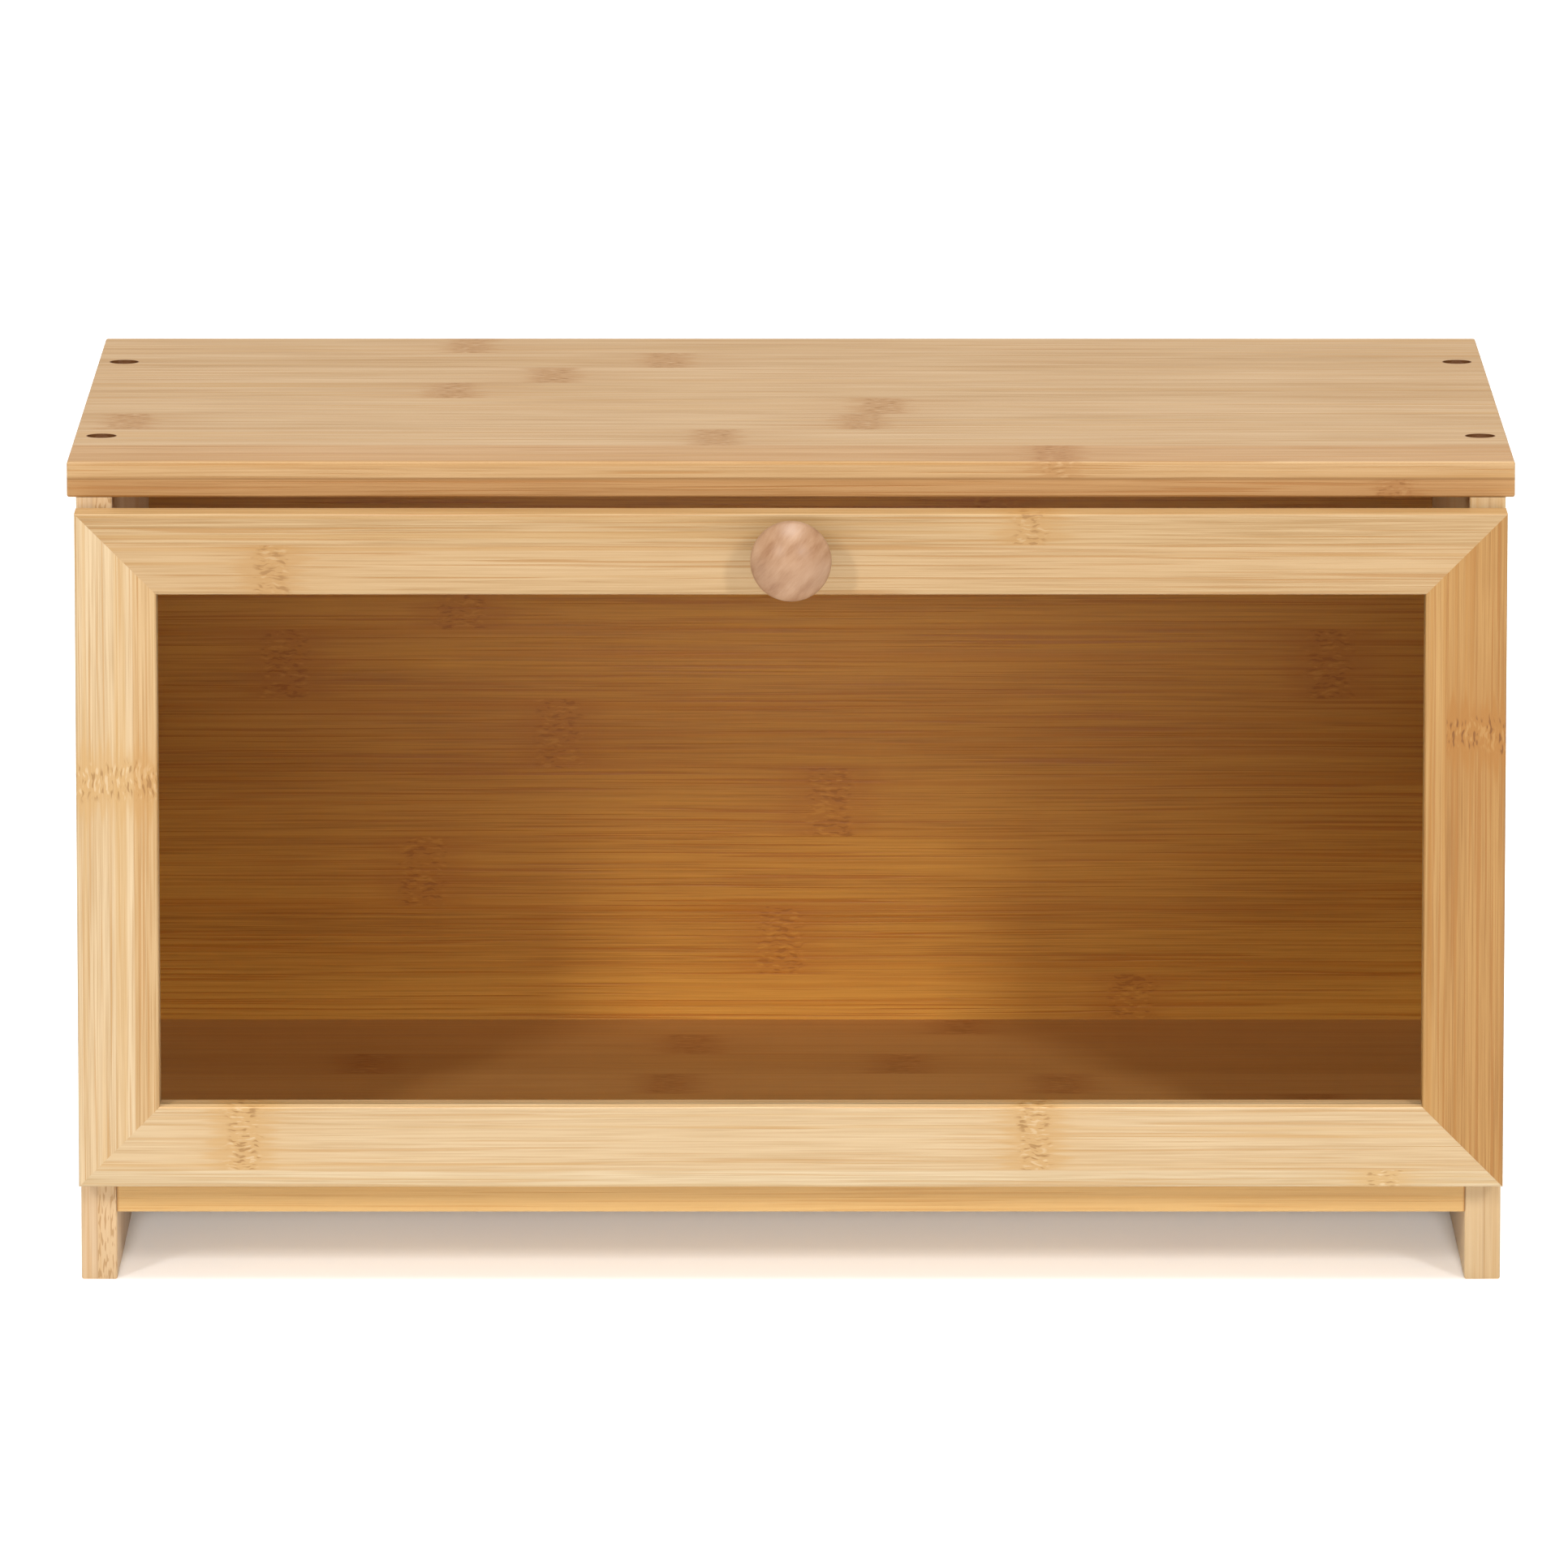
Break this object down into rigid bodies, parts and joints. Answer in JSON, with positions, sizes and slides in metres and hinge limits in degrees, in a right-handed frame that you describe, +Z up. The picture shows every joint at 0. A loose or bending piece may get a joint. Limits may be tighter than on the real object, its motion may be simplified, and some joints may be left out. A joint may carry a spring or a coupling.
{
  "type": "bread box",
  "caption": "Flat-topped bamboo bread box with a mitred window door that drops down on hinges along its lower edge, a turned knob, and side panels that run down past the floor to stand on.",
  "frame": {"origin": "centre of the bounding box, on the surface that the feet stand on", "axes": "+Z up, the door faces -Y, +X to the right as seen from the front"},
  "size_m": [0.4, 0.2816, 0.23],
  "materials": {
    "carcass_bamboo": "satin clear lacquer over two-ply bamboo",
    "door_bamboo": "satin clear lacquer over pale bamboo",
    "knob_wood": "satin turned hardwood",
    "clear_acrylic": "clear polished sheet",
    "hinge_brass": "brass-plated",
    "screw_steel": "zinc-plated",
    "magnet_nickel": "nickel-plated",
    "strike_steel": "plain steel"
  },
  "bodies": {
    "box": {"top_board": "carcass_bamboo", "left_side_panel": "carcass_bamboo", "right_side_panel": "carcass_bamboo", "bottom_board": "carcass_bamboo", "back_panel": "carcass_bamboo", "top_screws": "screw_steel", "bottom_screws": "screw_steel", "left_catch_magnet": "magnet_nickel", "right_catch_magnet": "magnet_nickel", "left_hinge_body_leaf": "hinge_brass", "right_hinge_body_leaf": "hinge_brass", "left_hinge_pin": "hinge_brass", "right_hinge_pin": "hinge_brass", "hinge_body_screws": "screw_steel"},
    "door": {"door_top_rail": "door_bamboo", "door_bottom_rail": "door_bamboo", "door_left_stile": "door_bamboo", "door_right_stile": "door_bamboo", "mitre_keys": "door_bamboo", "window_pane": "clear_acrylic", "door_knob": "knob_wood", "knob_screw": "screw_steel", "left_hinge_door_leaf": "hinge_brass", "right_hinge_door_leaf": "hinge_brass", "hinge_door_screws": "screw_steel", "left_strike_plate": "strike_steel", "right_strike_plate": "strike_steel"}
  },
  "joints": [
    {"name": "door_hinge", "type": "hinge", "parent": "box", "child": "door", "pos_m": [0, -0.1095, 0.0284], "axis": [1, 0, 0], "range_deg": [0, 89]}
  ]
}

**********

→ **EXERCISE DETAILS**: Return the whole listing exactly, with every line included.

→ **TASK SOLUTION**:
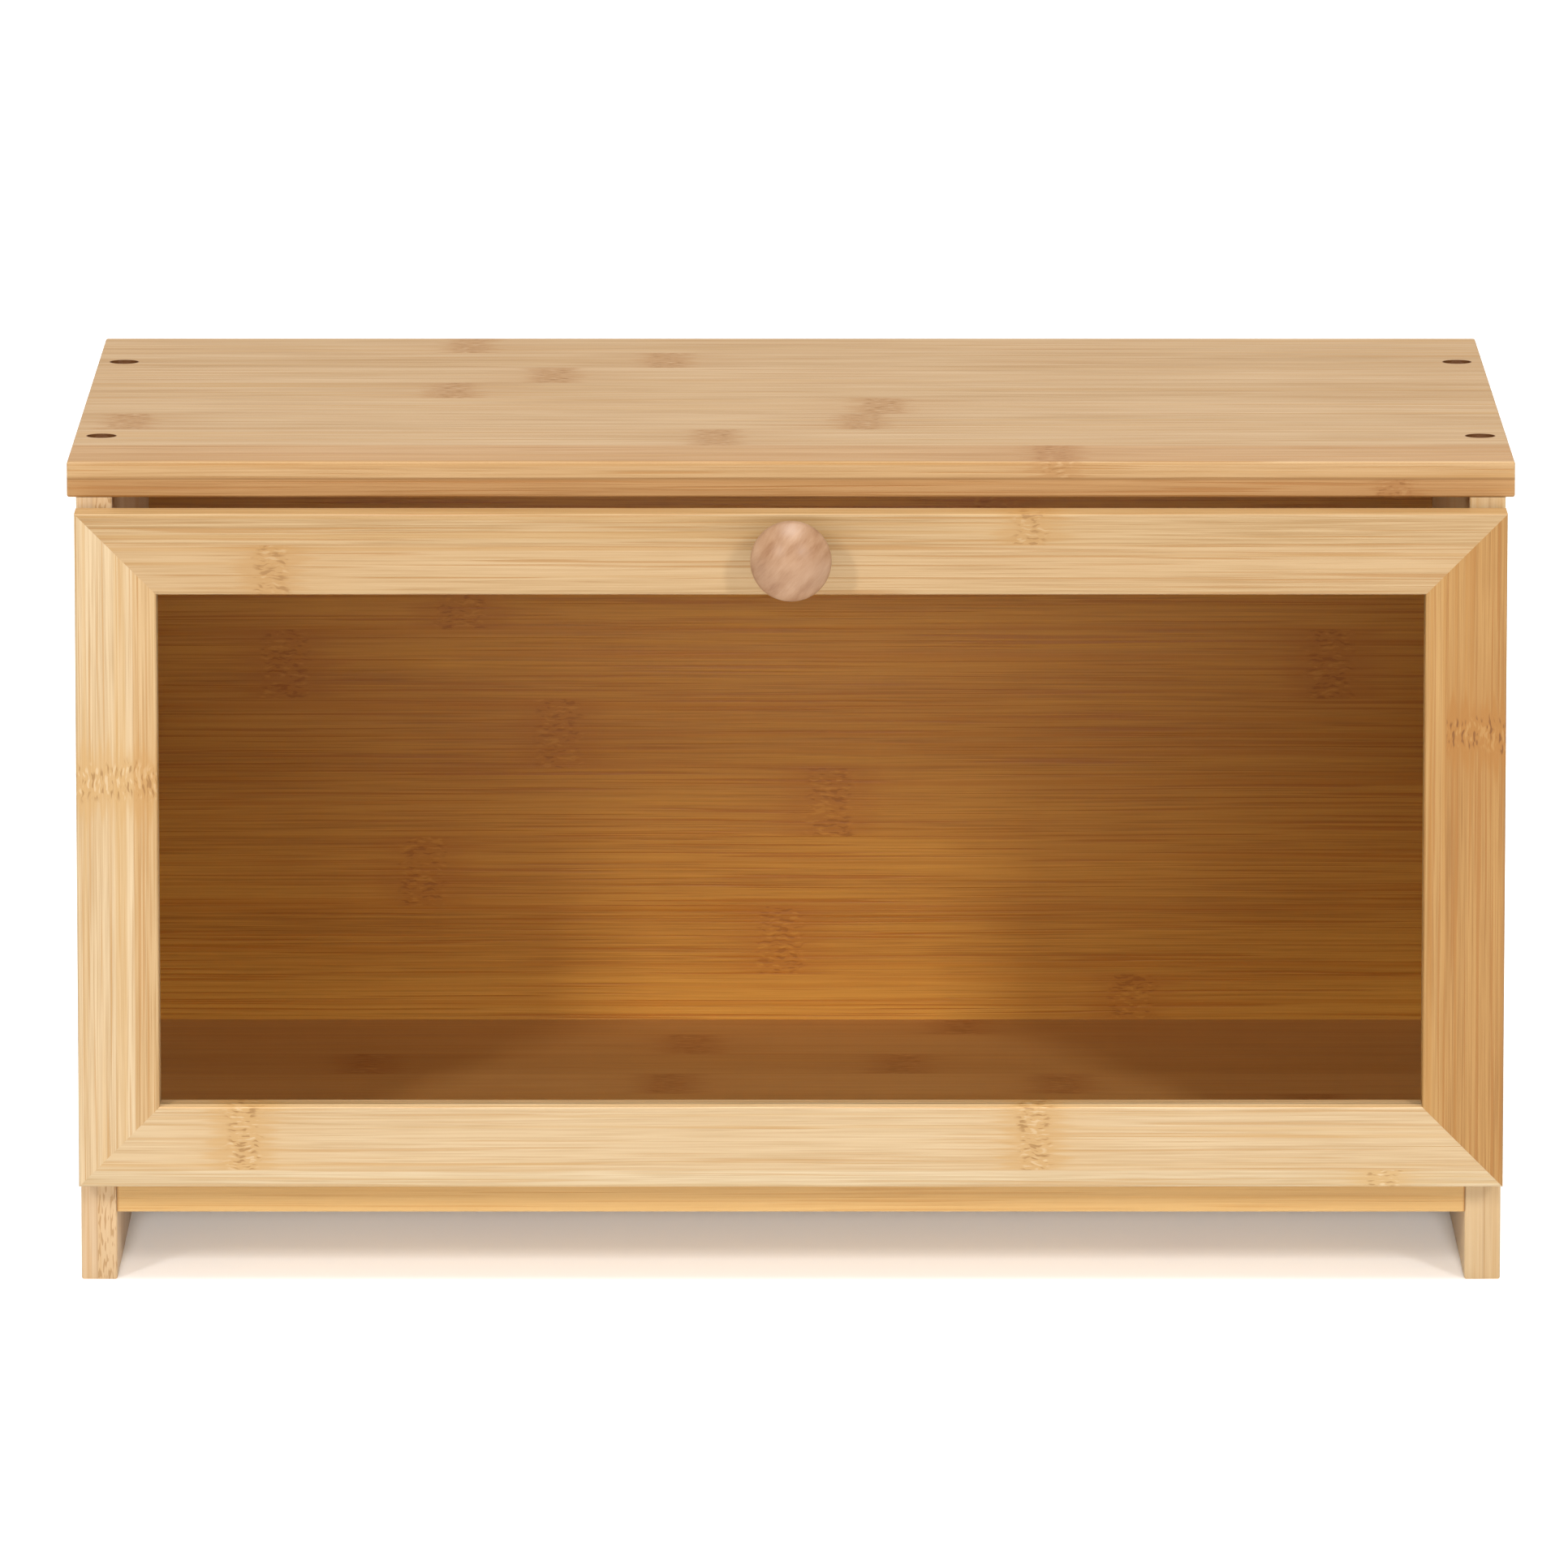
Break this object down into rigid bodies, parts and joints. Answer in JSON, with positions, sizes and slides in metres and hinge limits in degrees, in a right-handed frame that you describe, +Z up. The picture shows every joint at 0. A loose or bending piece may get a joint. Limits may be tighter than on the real object, its motion may be simplified, and some joints may be left out. A joint may carry a spring or a coupling.
{
  "type": "bread box",
  "caption": "Flat-topped bamboo bread box with a mitred window door that drops down on hinges along its lower edge, a turned knob, and side panels that run down past the floor to stand on.",
  "frame": {"origin": "centre of the bounding box, on the surface that the feet stand on", "axes": "+Z up, the door faces -Y, +X to the right as seen from the front"},
  "size_m": [0.4, 0.2816, 0.23],
  "materials": {
    "carcass_bamboo": "satin clear lacquer over two-ply bamboo",
    "door_bamboo": "satin clear lacquer over pale bamboo",
    "knob_wood": "satin turned hardwood",
    "clear_acrylic": "clear polished sheet",
    "hinge_brass": "brass-plated",
    "screw_steel": "zinc-plated",
    "magnet_nickel": "nickel-plated",
    "strike_steel": "plain steel"
  },
  "bodies": {
    "box": {"top_board": "carcass_bamboo", "left_side_panel": "carcass_bamboo", "right_side_panel": "carcass_bamboo", "bottom_board": "carcass_bamboo", "back_panel": "carcass_bamboo", "top_screws": "screw_steel", "bottom_screws": "screw_steel", "left_catch_magnet": "magnet_nickel", "right_catch_magnet": "magnet_nickel", "left_hinge_body_leaf": "hinge_brass", "right_hinge_body_leaf": "hinge_brass", "left_hinge_pin": "hinge_brass", "right_hinge_pin": "hinge_brass", "hinge_body_screws": "screw_steel"},
    "door": {"door_top_rail": "door_bamboo", "door_bottom_rail": "door_bamboo", "door_left_stile": "door_bamboo", "door_right_stile": "door_bamboo", "mitre_keys": "door_bamboo", "window_pane": "clear_acrylic", "door_knob": "knob_wood", "knob_screw": "screw_steel", "left_hinge_door_leaf": "hinge_brass", "right_hinge_door_leaf": "hinge_brass", "hinge_door_screws": "screw_steel", "left_strike_plate": "strike_steel", "right_strike_plate": "strike_steel"}
  },
  "joints": [
    {"name": "door_hinge", "type": "hinge", "parent": "box", "child": "door", "pos_m": [0, -0.1095, 0.0284], "axis": [1, 0, 0], "range_deg": [0, 89]}
  ]
}